### [DATASET EXCERPT]
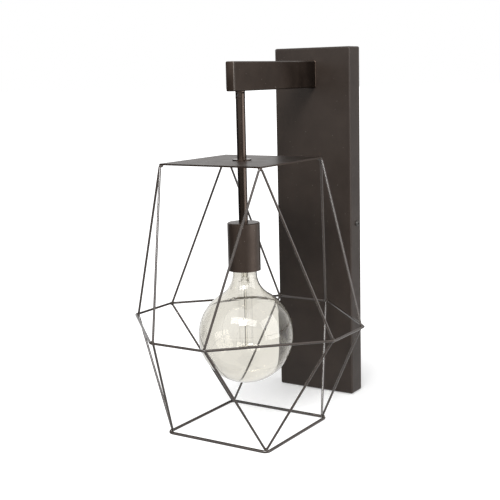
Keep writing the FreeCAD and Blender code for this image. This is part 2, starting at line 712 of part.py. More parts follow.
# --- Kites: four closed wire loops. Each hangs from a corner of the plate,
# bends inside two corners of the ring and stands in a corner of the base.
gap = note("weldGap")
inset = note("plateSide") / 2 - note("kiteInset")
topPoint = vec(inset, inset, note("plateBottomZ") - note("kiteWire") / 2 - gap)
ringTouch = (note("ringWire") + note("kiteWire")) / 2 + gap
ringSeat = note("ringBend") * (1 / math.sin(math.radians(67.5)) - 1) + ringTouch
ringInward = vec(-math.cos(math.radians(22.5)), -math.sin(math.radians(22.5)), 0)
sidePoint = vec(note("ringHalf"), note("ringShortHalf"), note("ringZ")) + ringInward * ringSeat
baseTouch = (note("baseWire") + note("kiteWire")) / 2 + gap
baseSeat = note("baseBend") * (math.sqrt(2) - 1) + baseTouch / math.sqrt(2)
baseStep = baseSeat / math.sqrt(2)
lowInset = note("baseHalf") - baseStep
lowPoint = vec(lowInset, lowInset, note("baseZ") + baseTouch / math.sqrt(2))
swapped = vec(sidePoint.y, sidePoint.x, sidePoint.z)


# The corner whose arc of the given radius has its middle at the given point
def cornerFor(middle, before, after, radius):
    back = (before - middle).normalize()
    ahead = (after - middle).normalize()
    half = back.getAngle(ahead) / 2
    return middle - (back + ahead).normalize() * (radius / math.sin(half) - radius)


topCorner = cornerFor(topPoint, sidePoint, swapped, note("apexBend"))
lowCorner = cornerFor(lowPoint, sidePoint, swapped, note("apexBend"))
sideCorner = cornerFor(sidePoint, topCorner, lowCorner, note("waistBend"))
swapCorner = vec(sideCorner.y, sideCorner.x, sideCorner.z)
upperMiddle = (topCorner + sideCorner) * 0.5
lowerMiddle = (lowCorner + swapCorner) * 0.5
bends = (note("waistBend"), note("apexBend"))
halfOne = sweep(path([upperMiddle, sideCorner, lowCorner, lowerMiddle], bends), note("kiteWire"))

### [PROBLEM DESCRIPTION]
Everything from the first line above through the line that contains "return middle - (back" should be duplicated exactly, please, and nothing beyond it.

### [WRITTEN SOLUTION]
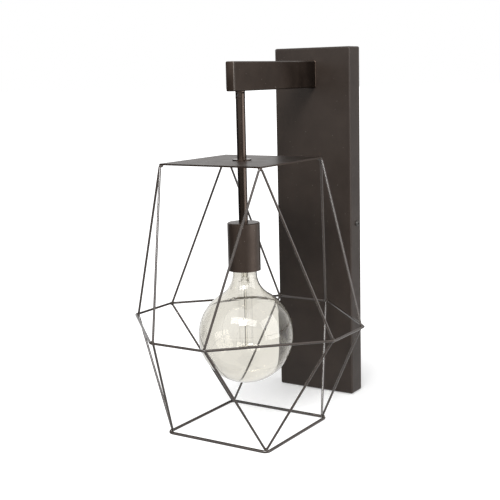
Keep writing the FreeCAD and Blender code for this image. This is part 2, starting at line 712 of part.py. More parts follow.
# --- Kites: four closed wire loops. Each hangs from a corner of the plate,
# bends inside two corners of the ring and stands in a corner of the base.
gap = note("weldGap")
inset = note("plateSide") / 2 - note("kiteInset")
topPoint = vec(inset, inset, note("plateBottomZ") - note("kiteWire") / 2 - gap)
ringTouch = (note("ringWire") + note("kiteWire")) / 2 + gap
ringSeat = note("ringBend") * (1 / math.sin(math.radians(67.5)) - 1) + ringTouch
ringInward = vec(-math.cos(math.radians(22.5)), -math.sin(math.radians(22.5)), 0)
sidePoint = vec(note("ringHalf"), note("ringShortHalf"), note("ringZ")) + ringInward * ringSeat
baseTouch = (note("baseWire") + note("kiteWire")) / 2 + gap
baseSeat = note("baseBend") * (math.sqrt(2) - 1) + baseTouch / math.sqrt(2)
baseStep = baseSeat / math.sqrt(2)
lowInset = note("baseHalf") - baseStep
lowPoint = vec(lowInset, lowInset, note("baseZ") + baseTouch / math.sqrt(2))
swapped = vec(sidePoint.y, sidePoint.x, sidePoint.z)


# The corner whose arc of the given radius has its middle at the given point
def cornerFor(middle, before, after, radius):
    back = (before - middle).normalize()
    ahead = (after - middle).normalize()
    half = back.getAngle(ahead) / 2
    return middle - (back + ahead).normalize() * (radius / math.sin(half) - radius)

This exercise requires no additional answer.